NGCM students participated in a morning session on presentation skills. It was a mixture of collaborative discussion and individual student presentations.
The morning began with a discussion of the importance of communication in academia lead by Professor Hans Fangohr. Communication of research is vital to achieving impact and it was emphasised that good science is impossible without effective communication, whether that be between colleagues in different disciplines or between scientists and non-experts.
The two main aspects of communication that were discussed were conference talks and posters. Each represents a different way of delivering the results of research. There was an open discussion on what makes for a good conference talk and what is important for posters at conferences. Each setting is different and whilst a talk may kick-start a discussion, the only feedback initially is through a Q and A, which can be limited. Posters, by contrast, give an opportunity for a 1 to 1 discussion with a colleague about one's research. It was also mentioned how often at a poster session, the room can be incredibly busy, and that makes it a challenge to explain a poster in a tight and noisy environment.
Later in the morning, students were divided into groups and invited to positively critique draft research posters produced by some of the students. Then, each group selected a reporter to present the main points that were raised within each group. This lead to an amalgamation of advice on what makes a good research poster, as each group's reporter presented their points to the main group, before a coffee break. It was useful to work from and analyse actual posters instead of discussing more general ideas about what makes a good poster.
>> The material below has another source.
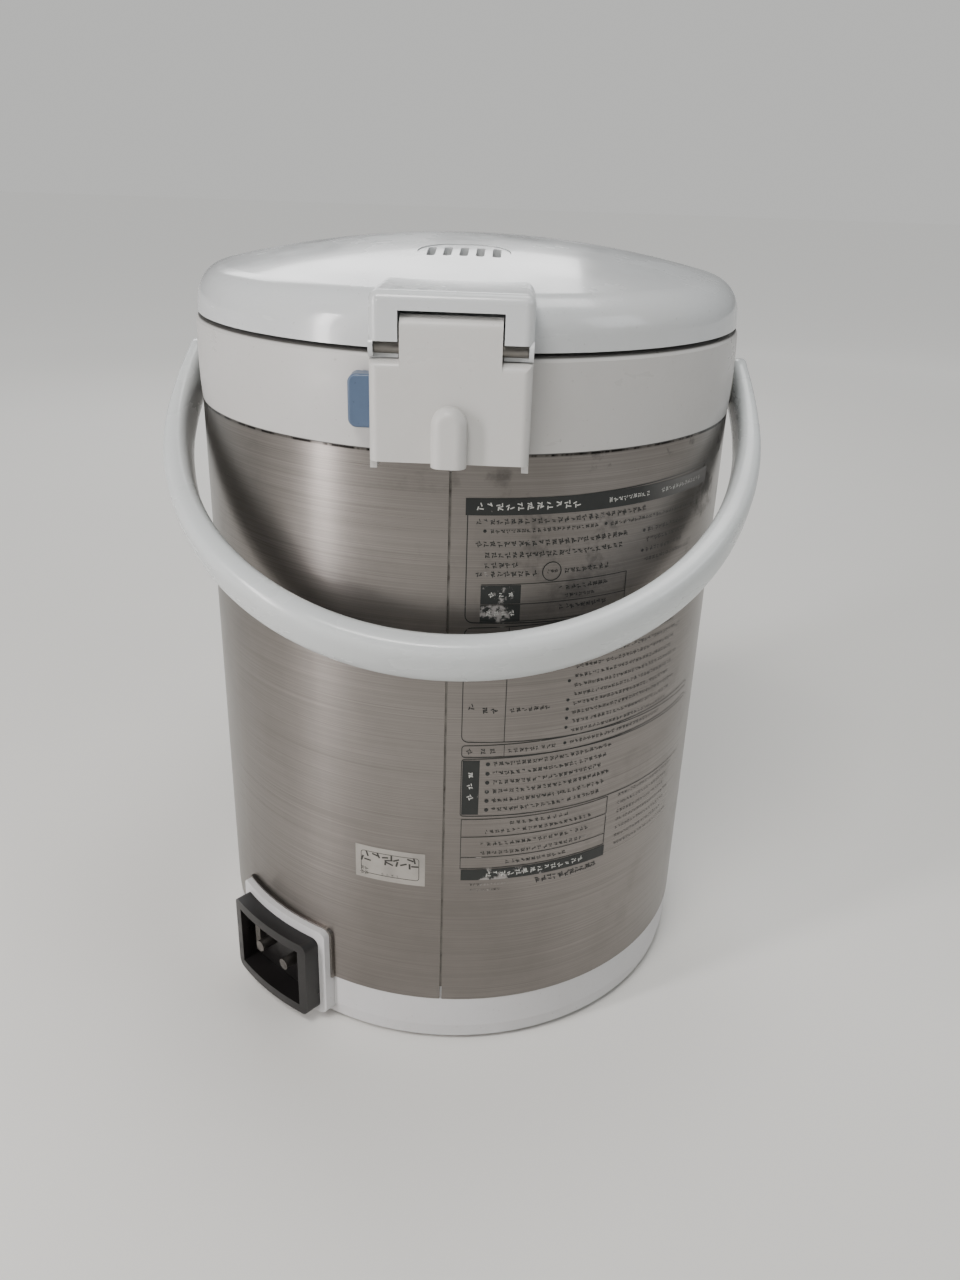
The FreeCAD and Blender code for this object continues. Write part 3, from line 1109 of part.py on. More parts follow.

Finally, some of the students gave short practice talks on research they had undertaken and then the group offered advice on presentation style and content. We heard talks from:
The advice for improvement varied from person to person, and all talks were of a high quality. One issue that came up repeatedly was sticking to the time constraint. This is especially important at conferences where talks can be rigorously timetabled. This was a very useful activity, both for the speakers and the audience. The session served as a fruitful reminder of the importance of effective professional communication and served as excellent preparation for the upcoming Strategic Advisory Board meeting, where the talks and posters would be refined for presentation to the Strategic Advisory Board of the CDT.